The night before, four of us had piled into my parents' room, three of us huddled on the king-sized bed, planning our adventure for the next morning.

Earlier, I'd settled Bear, Edie and Wei Shun into the master bedroom and made to leave for my room for the night.  "Wait a minute," Edie protested.  "I thought we were all supposed to sleep in the same room!"

Bear sat up on her elbows, "Isn't that the point of a sleepover?" 

Yes, but I wanted to make sure they had plenty of space, I pointed out, and I didn't want to disturb them if I snored or kicked out.

Wei Shun grinned and patted the empty space next to her.  "Come on, Shuli, get in."

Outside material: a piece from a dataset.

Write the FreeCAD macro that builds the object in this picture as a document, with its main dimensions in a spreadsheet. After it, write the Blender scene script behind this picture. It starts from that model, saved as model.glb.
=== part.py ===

I demurred weakly for awhile and then after a little more cajoling, huffed off to grab pillows and a duvet.  Maybe I'm too old for this, I was thinking slightly embarrassedly as I wrapped my arms around the bed clothes and came back into the room, maybe there's some kind of age limit for hanging out in pyjamas.  But the girls were already comfortably piled high with blankets and setting their phone alarms for the crack of dawn and when I crawled into the space that they'd left me, I couldn't help smiling to myself.

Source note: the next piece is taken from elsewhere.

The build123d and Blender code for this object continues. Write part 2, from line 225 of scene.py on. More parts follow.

We giggled until almost two and only settled down when Eddie laughed explosively and Wei Shun, thinking it was me, attacked me with her elbow.  The alarm rang us out of bed at five thirty, when the world was still and cool and silent.  And by the time we'd quaffed a quick breakfast and were driving down the Changi coast road, the sky was just beginning to turn colour.


Past the edge of the wooden boardwalk, Bear and I set up our cameras, settled our tripods in the sand while Eddie and Wei Shun sat on some old lounge chairs and talked, their faces turning golden in the soft sunrise.


We shot through the watery, ascending light and the fish-scaled sky and then we all walked backwards over an outcropping coated with thick, curly lashings of sea moss.  Eddie and Wei Shun found small snails creeping through the green carpet while I sank down into it, soaking my shorts completely. 


It was the most peaceful moment of my week on that miniature promontory, not talking much, feeling the salt-damp of the sea under my palm.  When we'd had our fill of the sea air, we clopped back slowly, stopping to look into houses and buildings that lined the boardwalk.  One structure with arched mustard walls and a brightly lit altar particularly intrigued me.  I can't imagine being a caretaker there and living in a house slowly caressed to pieces by rust and salt.  


After heaping plates of nasi lemak and fish at the nearby food centre, I drove us back to the East Coast, laughing and protesting as everyone shouted over the radio about my terrible sense of direction. 

It was only a little after ten when we finally got back to my house to gather belongings and pull on work skins and in the car, on the way to work, I glanced in my rearview mirror and couldn't help but smile at us, sun-warm and sleepy from the simple morning.

I'm ready to turn in now, and beside me, the mattress is still piled high with all our cushions and coverlets.  I'd love nothing more to dive right back in and I know two things: one, as soon as my head hits the pillow, I'll be out like a light and two, come on!  You're never too old for a good old-fashioned sleepover!